The process for evaluating an ESG manager is similar to the process an ESG fund manager uses when evaluating a company — here are a few preliminary steps asset owners should take when beginning the search for an investment manager that integrates ESG.
One size does not fit all when it comes to sustainable investing; just as there is no single path for a company to become “sustainable,” there is no set formula for investors looking to build a sustainable portfolio. One consistent factor, however, is that building a sustainable company requires a holistic approach, and so too does selecting investment managers that focus on sustainability.
Since each company’s path to sustainability is unique, the investment manager must evaluate each potential investment opportunity on its own merits, evaluating the environmental, social and governance (ESG) practices of each company within the context of the critical considerations that apply to sustainability within that industry.

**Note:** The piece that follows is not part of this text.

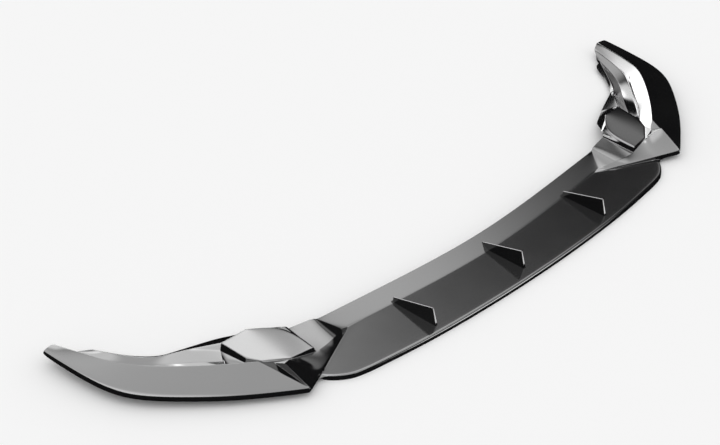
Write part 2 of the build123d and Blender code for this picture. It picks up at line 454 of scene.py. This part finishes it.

The evaluation that goes into selecting an investment manager that effectively analyzes ESG factors is similar. The due diligence process requires an understanding of the investment philosophies and processes of the investment manager, and whether it is effectively integrating ESG factors into its investment decisions. Based on this initial assessment, the universe can be narrowed to a group of managers that qualify for further due diligence. Just as investment managers cannot evaluate a company without meeting its management team, effective due diligence requires meeting the investment team. Putting all those factors together, there are a few preliminary steps asset owners should take when beginning the search for an investment manager that integrates ESG.
1. Determine your goals
The asset owner should start by asking the question: “What are our goals?” These can include full ESG integration across all asset classes, a portfolio that aligns with a particular set of norms (e.g., the UN Sustainable Development Goals), or thematic investing that focuses on a particular ESG theme or screens out a sector (e.g., a fossil-fuel-free portfolio). Once the asset owner has established its goals, these can be incorporated into an investment policy statement and the universe of investment managers can be narrowed.
2. Do your research
The due diligence process for evaluating ESG investments requires a combination of background research, an understanding of the investment process, and face-to-face meetings with the investment manager to ensure the following:
that ESG factors are considered as part of the investment process;
that the manager understands how different factors are material to different industries and companies; and
that the process is time-tested.
The UN Principles of Responsible Investing features an extensive list of due diligence questions on its website, and emphasizes that different asset classes require a different set of questions. For example, due diligence for a real estate manager with a 10-year lock-up will be different than due diligence for a liquid fixed income manager investing in government securities. In a long-term real estate portfolio, the due diligence questions should include an understanding of the risk evaluation of rising sea levels in certain regions, for example. In a liquid fixed income investment, on the other hand, it may be important to understand how a green bond gets evaluated.
3. Ask the hard questions
Investors must ask questions to ensure that the asset manager they select doesn’t just advertise strong ESG integration, but that its processes do in fact consider and incorporate these factors in a material way. Firms are challenged by a lack of consistent disclosure by companies on ESG, and in some areas a lack of a universal definition over what constitutes good corporate behavior. Understanding how firms overcome these challenges is critical to selecting an asset manager.
To make sure the approach is genuine, it can help to ask a series of important questions:
Do you incorporate ESG analysis into your investment process; and if so, how?
Why do you include these factors?
How long have you incorporated sustainable or ESG factors into your investment process? How has the process evolved over time?
Do you use third-party services in your responsible investing approach, or your own analysis?
Do you measure the impact of ESG integration?
Do you engage with management or boards of investee companies on ESG issues? If so, how frequently?
What are your proxy voting guidelines? How do you ensure implementation?
Can you give us an example of where you have successfully engaged with a company on an ESG concern?
Assessing a firm’s ESG approach effectively allows asset owners to ensure that the ESG risks and opportunities in their investee companies are being appropriately managed. Peter Drucker, who was world-renowned for his innovative thinking in the ways of business management, once said, “What gets measured, gets managed.” The process for evaluating an ESG manager is similar to the process an ESG fund manager engages in when evaluating a company — you do your background research and then you meet the management team face to face and ask hard questions, helping to identify the real ESG managers with a truly sustainable business model.